- [Information supplied]
=-=-=-=-=
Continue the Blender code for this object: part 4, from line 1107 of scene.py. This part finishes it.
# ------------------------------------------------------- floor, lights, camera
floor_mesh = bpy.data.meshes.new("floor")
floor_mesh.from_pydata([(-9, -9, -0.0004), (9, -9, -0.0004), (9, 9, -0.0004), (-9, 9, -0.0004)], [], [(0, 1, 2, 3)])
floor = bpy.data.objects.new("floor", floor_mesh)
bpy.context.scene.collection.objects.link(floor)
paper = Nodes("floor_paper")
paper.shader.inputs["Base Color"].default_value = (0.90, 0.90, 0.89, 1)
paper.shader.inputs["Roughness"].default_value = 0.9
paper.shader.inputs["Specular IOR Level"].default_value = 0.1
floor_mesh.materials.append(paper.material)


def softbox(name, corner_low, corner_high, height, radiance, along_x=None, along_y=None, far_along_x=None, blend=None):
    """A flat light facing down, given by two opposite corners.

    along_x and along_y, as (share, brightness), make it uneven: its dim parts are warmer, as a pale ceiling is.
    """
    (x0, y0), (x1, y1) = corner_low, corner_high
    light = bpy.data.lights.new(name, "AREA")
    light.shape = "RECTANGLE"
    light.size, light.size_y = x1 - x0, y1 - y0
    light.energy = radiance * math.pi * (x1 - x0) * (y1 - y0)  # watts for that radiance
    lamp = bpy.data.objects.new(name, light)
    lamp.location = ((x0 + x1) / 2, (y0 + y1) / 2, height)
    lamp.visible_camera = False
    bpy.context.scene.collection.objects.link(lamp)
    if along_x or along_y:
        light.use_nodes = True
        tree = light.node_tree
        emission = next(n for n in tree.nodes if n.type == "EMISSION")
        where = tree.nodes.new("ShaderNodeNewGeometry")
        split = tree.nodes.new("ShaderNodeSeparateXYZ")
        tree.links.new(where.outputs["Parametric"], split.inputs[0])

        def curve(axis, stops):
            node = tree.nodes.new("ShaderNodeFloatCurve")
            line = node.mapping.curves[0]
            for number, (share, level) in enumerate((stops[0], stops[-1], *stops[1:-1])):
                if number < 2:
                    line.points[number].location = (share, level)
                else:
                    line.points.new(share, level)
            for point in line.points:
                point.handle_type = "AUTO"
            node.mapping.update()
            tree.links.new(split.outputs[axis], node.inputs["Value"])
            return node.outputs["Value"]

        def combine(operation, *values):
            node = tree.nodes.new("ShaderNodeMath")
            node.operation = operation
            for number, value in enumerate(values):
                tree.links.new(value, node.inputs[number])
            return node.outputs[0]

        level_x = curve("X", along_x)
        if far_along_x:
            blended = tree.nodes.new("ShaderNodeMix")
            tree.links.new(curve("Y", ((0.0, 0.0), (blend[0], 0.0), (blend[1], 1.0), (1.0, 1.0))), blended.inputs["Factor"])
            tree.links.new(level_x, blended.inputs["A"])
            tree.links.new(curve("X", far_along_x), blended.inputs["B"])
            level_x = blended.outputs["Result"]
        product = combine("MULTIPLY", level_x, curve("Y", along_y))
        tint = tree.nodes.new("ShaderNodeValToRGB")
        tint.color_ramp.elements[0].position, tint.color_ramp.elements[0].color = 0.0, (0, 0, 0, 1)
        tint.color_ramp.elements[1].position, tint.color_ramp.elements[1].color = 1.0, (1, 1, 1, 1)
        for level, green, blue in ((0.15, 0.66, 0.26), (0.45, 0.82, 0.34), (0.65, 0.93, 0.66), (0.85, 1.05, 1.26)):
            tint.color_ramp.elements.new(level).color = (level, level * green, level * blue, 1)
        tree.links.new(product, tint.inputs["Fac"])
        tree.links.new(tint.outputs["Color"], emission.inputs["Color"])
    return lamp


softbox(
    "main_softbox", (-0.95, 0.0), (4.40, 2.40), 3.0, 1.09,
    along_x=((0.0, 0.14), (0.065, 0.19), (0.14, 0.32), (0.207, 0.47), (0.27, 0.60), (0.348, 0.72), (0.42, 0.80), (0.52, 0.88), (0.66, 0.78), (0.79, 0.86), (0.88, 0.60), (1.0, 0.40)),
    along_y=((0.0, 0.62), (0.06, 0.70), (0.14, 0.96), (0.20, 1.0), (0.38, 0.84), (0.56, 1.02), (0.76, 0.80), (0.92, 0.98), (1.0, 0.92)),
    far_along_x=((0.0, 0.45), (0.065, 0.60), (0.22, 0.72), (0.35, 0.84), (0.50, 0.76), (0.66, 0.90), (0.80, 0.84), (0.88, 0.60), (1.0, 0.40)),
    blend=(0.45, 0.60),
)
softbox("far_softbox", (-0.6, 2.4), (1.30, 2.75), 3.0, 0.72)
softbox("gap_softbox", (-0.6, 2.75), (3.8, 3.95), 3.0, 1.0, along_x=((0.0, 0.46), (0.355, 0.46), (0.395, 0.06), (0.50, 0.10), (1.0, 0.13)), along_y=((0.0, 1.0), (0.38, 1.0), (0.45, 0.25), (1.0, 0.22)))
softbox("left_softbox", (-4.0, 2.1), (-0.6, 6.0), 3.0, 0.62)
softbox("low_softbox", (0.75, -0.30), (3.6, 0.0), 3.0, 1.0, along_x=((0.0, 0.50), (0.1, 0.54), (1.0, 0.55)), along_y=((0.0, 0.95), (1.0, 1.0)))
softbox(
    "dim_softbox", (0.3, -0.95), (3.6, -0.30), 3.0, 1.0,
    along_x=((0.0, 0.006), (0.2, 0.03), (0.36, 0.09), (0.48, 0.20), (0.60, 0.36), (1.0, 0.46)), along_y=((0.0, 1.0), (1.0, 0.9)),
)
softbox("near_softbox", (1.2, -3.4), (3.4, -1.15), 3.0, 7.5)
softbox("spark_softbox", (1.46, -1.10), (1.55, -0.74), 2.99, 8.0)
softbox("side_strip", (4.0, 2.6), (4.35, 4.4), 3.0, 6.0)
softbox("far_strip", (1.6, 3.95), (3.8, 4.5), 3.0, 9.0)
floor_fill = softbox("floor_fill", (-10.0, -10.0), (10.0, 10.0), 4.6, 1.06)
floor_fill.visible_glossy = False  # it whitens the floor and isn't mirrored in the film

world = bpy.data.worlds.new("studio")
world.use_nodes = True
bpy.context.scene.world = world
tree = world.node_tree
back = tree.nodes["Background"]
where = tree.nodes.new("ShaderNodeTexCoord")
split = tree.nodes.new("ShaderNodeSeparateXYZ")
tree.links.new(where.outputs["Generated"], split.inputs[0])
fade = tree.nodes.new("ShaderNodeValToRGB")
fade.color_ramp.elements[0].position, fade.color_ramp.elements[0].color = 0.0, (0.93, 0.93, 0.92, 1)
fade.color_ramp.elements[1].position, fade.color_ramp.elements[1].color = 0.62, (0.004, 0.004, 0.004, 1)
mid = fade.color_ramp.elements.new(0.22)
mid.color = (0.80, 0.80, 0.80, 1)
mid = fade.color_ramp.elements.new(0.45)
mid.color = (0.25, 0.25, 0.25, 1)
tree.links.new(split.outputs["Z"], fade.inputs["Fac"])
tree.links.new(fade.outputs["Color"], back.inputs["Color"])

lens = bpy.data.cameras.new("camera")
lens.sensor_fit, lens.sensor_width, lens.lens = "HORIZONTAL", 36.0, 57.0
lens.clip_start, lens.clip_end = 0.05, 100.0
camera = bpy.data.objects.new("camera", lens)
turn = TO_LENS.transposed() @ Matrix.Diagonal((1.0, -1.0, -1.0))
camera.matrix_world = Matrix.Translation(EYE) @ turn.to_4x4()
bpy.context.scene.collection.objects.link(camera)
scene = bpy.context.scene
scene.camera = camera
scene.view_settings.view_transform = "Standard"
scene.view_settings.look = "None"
=-=-=-=-=
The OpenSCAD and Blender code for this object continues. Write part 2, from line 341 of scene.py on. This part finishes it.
=-=-=-=-=
- [Exercise] Using the data above, repeat exactly the lines that begin at the line with "Continue the Blender" and end at the line with "two opposite corners.", both ends included.

- [Output of the exercise]
Continue the Blender code for this object: part 4, from line 1107 of scene.py. This part finishes it.
# ------------------------------------------------------- floor, lights, camera
floor_mesh = bpy.data.meshes.new("floor")
floor_mesh.from_pydata([(-9, -9, -0.0004), (9, -9, -0.0004), (9, 9, -0.0004), (-9, 9, -0.0004)], [], [(0, 1, 2, 3)])
floor = bpy.data.objects.new("floor", floor_mesh)
bpy.context.scene.collection.objects.link(floor)
paper = Nodes("floor_paper")
paper.shader.inputs["Base Color"].default_value = (0.90, 0.90, 0.89, 1)
paper.shader.inputs["Roughness"].default_value = 0.9
paper.shader.inputs["Specular IOR Level"].default_value = 0.1
floor_mesh.materials.append(paper.material)


def softbox(name, corner_low, corner_high, height, radiance, along_x=None, along_y=None, far_along_x=None, blend=None):
    """A flat light facing down, given by two opposite corners.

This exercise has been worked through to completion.